Whole life insurance (and other permanent policies) combines coverage with a savings/investment component. It’s significantly more expensive, and whether it makes sense depends heavily on your specific financial situation. Many independent financial advisors suggest that most people are better served by term life insurance plus separate investments — but this is genuinely a “talk to a fee-only financial advisor” question, not a one-size-fits-all answer.
What I’ll say is this: if anyone depends on your income — a spouse, kids, aging parents — having some life insurance isn’t optional. It’s just responsible. And the longer you wait, the more expensive it gets.
Policygenius is legitimately useful here. You fill in your information and it shows actual quotes from real insurers (Haven Life, Protective, Prudential, etc.) side by side. Takes about 15 minutes.
Mistakes I See People Make Repeatedly
Not reviewing policies annually. Life changes — you move, you have kids, you pay off a car, your income changes. Your coverage should reflect your current life, not the version from three years ago. I put a calendar reminder every January to spend 30 minutes reviewing my policies.
Choosing coverage based on price alone. The cheapest option often has the lowest limits, the most exclusions, or the worst claims service. Read reviews specifically about claims experiences, not just price. Sites like AM Best rate insurer financial stability; the NAIC consumer complaint database shows which insurers generate the most complaints.
Not asking about discounts. Bundling home and auto is the obvious one, but there are often discounts for home security systems, good driving records, paying annually instead of monthly, or completing a defensive driving course. You usually have to ask — they’re not always advertised.

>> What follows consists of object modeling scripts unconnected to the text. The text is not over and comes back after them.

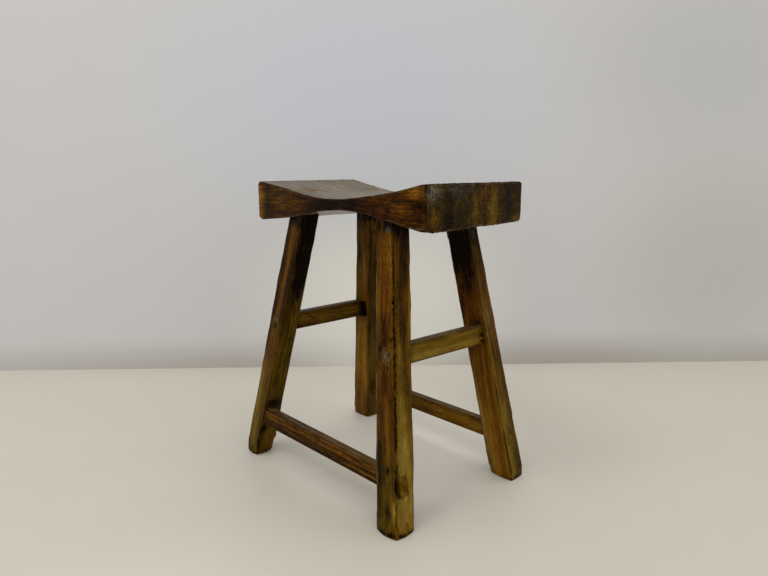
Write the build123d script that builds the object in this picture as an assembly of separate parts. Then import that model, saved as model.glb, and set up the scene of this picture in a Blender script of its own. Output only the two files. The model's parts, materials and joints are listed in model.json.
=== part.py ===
from build123d import *
import os

# A saddle stool in old elm: a plank seat, dished on top and arched underneath, on four
# splayed legs that are tied by two low long rails and two high short rails. Every joint is
# a through mortise and tenon, and the leg tenons are wedged where they come out on top.
# Lengths are in millimetres. X runs along the seat, the front is at -Y, and Z is up.

# Seat plank. The arch was hewn by eye, so its turn lies right of the middle, and the plank's
# left end is left thicker than its right end.
SEAT_LENGTH = 400.0
SEAT_WIDTH = 223.0
SEAT_HEIGHT = 502.0
SEAT_END_THICKNESS = 66.5
LEFT_END_EXTRA = 4.5
DISH_DROP = 36.0
DISH_BEND_RADIUS = 560.0
ARCH_RISE = 27.0
ARCH_OFFSET = 36.0
ARCH_BEND_RADIUS = 325.0
SEAT_EDGE_ROUND = 3.0

# Legs: how far in from the plank's ends and sides their centre lines enter its underside, how
# far the feet stand out from there, and their nominal size
LEG_IN_FROM_END = 92.0
LEG_IN_FROM_SIDE = 33.5
SPLAY_LENGTH_WAY = 71.0
SPLAY_CROSS_WAY = 52.0
LEG_SIZE = 41.0
LEG_EDGE_ROUND = 3.5
FOOT_WEAR = 3.0

# Leg tenons in the seat, and their wedges
LEG_TENON_LENGTH_WAY = 24.0
LEG_TENON_CROSS_WAY = 18.0
WEDGE_DEPTH = 30.0
WEDGE_HEAD = 4.0
WEDGE_TIP = 1.4

# Rails between the legs
LONG_RAIL_LEVEL = 75.0
SHORT_RAIL_LEVEL = 251.0
RAIL_DEPTH = 31.0
RAIL_THICKNESS = 18.0
RAIL_ARRIS_ROUND = 3.5
RAIL_TENON_THICKNESS = 14.0

# Two mortises were chopped wider than their tenons, and the slot beside each tenon is open:
# where the front rail comes out of the right leg, and where the left rail enters the back leg
FRONT_SLOT_WIDTH = 6.0
LEFT_SLOT_WIDTH = 15.0
OPEN_SLOT_DEPTH = 14.0

# Clearance round each tenon and wedge, and how far a cutting body runs past what it cuts
FIT = 0.2
OVERRUN = 12.0

SEAT_UNDERSIDE = SEAT_HEIGHT - SEAT_END_THICKNESS
LEG_HEAD_X = SEAT_LENGTH / 2 - LEG_IN_FROM_END
LEG_HEAD_Y = SEAT_WIDTH / 2 - LEG_IN_FROM_SIDE

# The legs were hewn and set by eye, so no two are alike. The shares are of LEG_SIZE: how far
# each head and foot stray outwards along X and Y, and the leg's two widths there.
LEG_SIDES = {
    "front_right": (1, -1),
    "front_left": (-1, -1),
    "back_right": (1, 1),
    "back_left": (-1, 1),
}
HEAD_STRAY_SHARES = {
    "front_right": (-0.03, 0.03),
    "front_left": (0.04, 0.04),
    "back_right": (-0.04, -0.02),
    "back_left": (0.02, -0.02),
}
FOOT_STRAY_SHARES = {
    "front_right": (-0.34, 0.04),
    "front_left": (0.26, 0.20),
    "back_right": (0.19, -0.19),
    "back_left": (-0.05, -0.09),
}
HEAD_WIDTH_SHARES = {
    "front_right": (0.89, 0.88),
    "front_left": (1.02, 0.84),
    "back_right": (1.11, 0.62),
    "back_left": (0.98, 0.95),
}
FOOT_WIDTH_SHARES = {
    "front_right": (1.08, 0.93),
    "front_left": (0.83, 1.00),
    "back_right": (1.16, 0.85),
    "back_left": (1.07, 1.00),
}

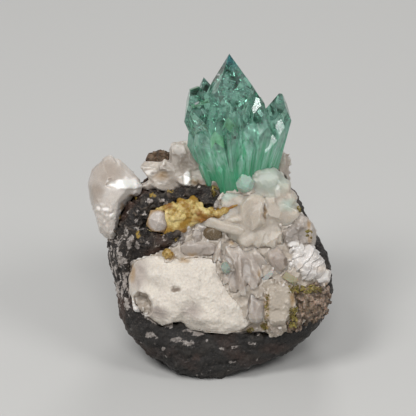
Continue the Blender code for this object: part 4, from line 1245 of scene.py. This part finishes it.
def build_lining(settings):
    """The white crystal skin that lines the cavity and closes the creases between the larger pieces."""
    tree = front_tree()
    chance = random.Random(61)
    left, bottom = min(x for x, _ in LINED), min(y for _, y in LINED)
    columns = int((max(x for x, _ in LINED) - left) / LINING_STEP) + 2
    rows = int((max(y for _, y in LINED) - bottom) / LINING_STEP) + 2
    places = [(left + LINING_STEP * column, bottom + LINING_STEP * row)
              for row in range(rows) for column in range(columns)]
    hits = [landing(tree, x, y) for x, y in places]
    own = [hit.z if hit else CAVITY_DEPTH for hit in hits]
    closed = spread(spread(own, columns, rows, CLOSING, max), columns, rows, CLOSING, min)
    bm = bmesh.new()
    verts = []
    for (x, y), deep, shut in zip(places, own, closed):
        sunk = 0.85 + 0.55 * noise.noise(Vector((x / 1.4, y / 1.4, 0.0)))
        verts.append(bm.verts.new((x, y, shut - sunk if shut - deep > 1.0 else min(shut, deep) - 0.7)))
    for row in range(rows - 1):
        for column in range(columns - 1):
            first = row * columns + column
            corners = (first, first + 1, first + columns + 1, first + columns)
            x, y = places[first]
            is_lined = inside_outline(x, y, LINED) and not in_spots(Vector((x, y, 0.0)), (TOOTH,))
            is_crease = max(closed[corner] - own[corner] for corner in corners) > 0.7
            is_backed = min(own[corner] for corner in corners) > -10
            if is_lined and is_crease and is_backed:
                bm.faces.new([verts[corner] for corner in corners])
    delete_loose(bm)
    raise_sheet(bm, -LINING_THICKNESS)
    for number in range(COUNTS["lining"]):
        spot = chance.randrange(len(places))
        x, y = places[spot]
        if not inside_outline(x, y, LINED) or closed[spot] - own[spot] < 0.9:
            continue
        half_width = chance.uniform(0.35, 0.75)
        gem = cut_gem((half_width, 0.6 * half_width, chance.uniform(0.8, 1.3)), 4, number)
        lean = turned(chance.uniform(-0.8, 0.8), chance.uniform(-0.8, 0.8), chance.uniform(0, 3.1))
        pour(bm, gem, Matrix.Translation((x, y, closed[spot] - chance.uniform(1.1, 1.9))) @ lean)
    mesh = fused(bm, MESH_SIZES["lining"], 0)
    sculpt(mesh, lambda place: 0.06 * noise.noise(place / 1.1))
    store_relief(mesh)
    store(mesh, "pearl", [0.0] * len(mesh.vertices))
    store_spots(mesh, "rusty", 0.9, RUSTY, wobble=0.8)
    store_spots(mesh, "greyed", 0.7, GREYED_AND_SHADED, wobble=1.2, size=2.5)
    material = white_material("stilbite_lining", settings, "#bfb3a5", "#93887c", gloss=0.34)
    finish_piece("stilbite_cavity_lining", mesh, material, "stilbite_knot")


def satin_height(place):
    return 0.13 * noise.noise(place / 1.9) + 0.05 * noise.noise(place / 0.7)


def fan_height(place):
    """Satin with fine slanting streaks on the dome and one short fissure beside the prow."""
    slant, run = 0.8 * place.x + 0.6 * place.y, 0.6 * place.x - 0.8 * place.y
    streak = 0.12 * noise.noise(Vector((slant / 0.55, run / 5.0, place.z / 3.0)))
    fissure = in_spots(place, ((15.3, -0.8, 0.45, 2.8),), wobble=0.3)
    return satin_height(place) + streak * smooth_step(place.y, 0.0, 4.0) - 1.1 * fissure


def ribbed_height(place):
    """Wavy slanting ribs, as the edges of a stack of leaves are."""
    along = 0.84 * place.x - 0.54 * place.y + 1.5 * noise.noise(place / 2.9) + 0.4 * noise.noise(place / 1.1)
    coarse, fine = (along / 2.1) % 1.0, (along / 0.75) % 1.0
    return 0.6 * coarse + 0.16 * fine + 0.25 * noise.noise(place / 1.5)


def ridge_height(place):
    return 0.14 * noise.noise(place / 1.7) + 0.10 * noise.noise(place / 0.7)


def felt_height(place):
    """The mound's felt: fine pores and tufts on its right, smooth on the left."""
    felt = smooth_step(place.x, -17.0, -13.0)
    total = 0.75 * noise.noise(place / 4.4) + 0.26 * noise.noise(place / 1.9)
    pore = noise.voronoi(place / 0.95)[0][0]
    total += felt * (0.15 * noise.noise(place / 0.6) + 0.13 * (min(pore, 0.8) - 0.35))
    hollow = in_spots(place, ((-17.4, -26.0, 4.2, 4.8),), wobble=0.2)
    total += hollow * 0.7 * noise.noise(place / 1.6 + Vector((5.0, 2.0, 0.0)))
    pit = in_spots(place, ((-8.6, -21.6, 1.9, 1.0),), wobble=0.2)
    return total - 0.7 * pit


def grainy_height(place):
    return 0.30 * noise.noise(place / 1.7) + 0.20 * noise.noise(place / 0.75)


def lobe_height(place):
    """Smooth above, sugary below and at the right."""
    grainy = smooth_step(-place.y, -3.0, 1.0)
    return (0.16 * noise.noise(place / 3.0) + 0.05 * noise.noise(place / 1.2)
            + grainy * (0.26 * noise.noise(place / 0.95) + 0.12 * noise.noise(place / 0.5)))


def white_mesh(node, voxel, height, rounding=2, scatter=None, fill=12):
    """A white piece's core and blades in one skin, with its relief, stains, spots of painted shade and pearly
    faces.
    """
    bm = face_copy(node)
    skin = BVHTree.FromBMesh(bm)
    if node not in SMOOTH_CORES:
        draw_back(bm, CORE_SHRINK)
    for number, row in enumerate(BLADES.get(node, ())):
        add_blade(bm, *row, seed=number + len(node))
    if scatter:
        scatter_blades(bm, skin, *scatter)
    mesh = fused(bm, voxel, rounding)
    fill_creases(mesh, fill)
    sculpt(mesh, height)
    cut_faces(mesh, CLEAVED_FACES.get(node, ()))
    store_relief(mesh)
    store_spots(mesh, "rusty", 0.8, RUSTY, behind=0.0)
    store_spots(mesh, "greyed", 0.9, GREYED_AND_SHADED, behind=0.2, wobble=1.2, size=2.5)
    store_spots(mesh, "dusty", 1.4, DUST_AND_SHADE, behind=0.0, most=0.85)
    return mesh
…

Assuming work coverage is enough. Employer-provided health and life insurance is a great benefit, but it goes away the moment you leave the job. Having some portable coverage of your own is worth the extra cost.
Filing small claims unnecessarily. This one is counterintuitive. If you have a minor loss that’s close to your deductible amount, it may be better to pay out of pocket. Claims go on your record and can raise your premiums. A general rule: if the claim amount is less than twice your deductible, think twice before filing.
A Practical Starting Point
If you haven’t seriously looked at your coverage in the last year, here’s a simple sequence:
- Pull out all your current policies — health, car, home or renters, life. Most are accessible digitally through insurer portals now.
- For each one, find three numbers: your premium, your deductible, and your coverage limits.
- Ask yourself: if the worst realistic thing happened, would this coverage actually handle it? Or would I be left with a significant gap?
- Compare your rates once a year using a comparison tool. Even if you stay with the same insurer, you’ll know you’re getting a fair price.
- If anything feels confusing — especially for life or health — talk to an independent insurance broker. Unlike agents who work for one company, brokers can shop across multiple insurers and have an obligation to find what works for you.
Insurance doesn’t have to be something that happens to you when things go wrong. With a bit of attention, it can actually work the way it’s supposed to — which is to say, quietly protecting you in the background while you get on with your life.
That parking lot accident still cost me time and frustration. But after going through the whole experience, I at least know that my policies are set up properly now. That’s worth something.
This article is based on personal experience and general research. It is not financial or legal advice. Insurance needs vary significantly by location, circumstances, and individual situation — consult a licensed professional for guidance specific to you.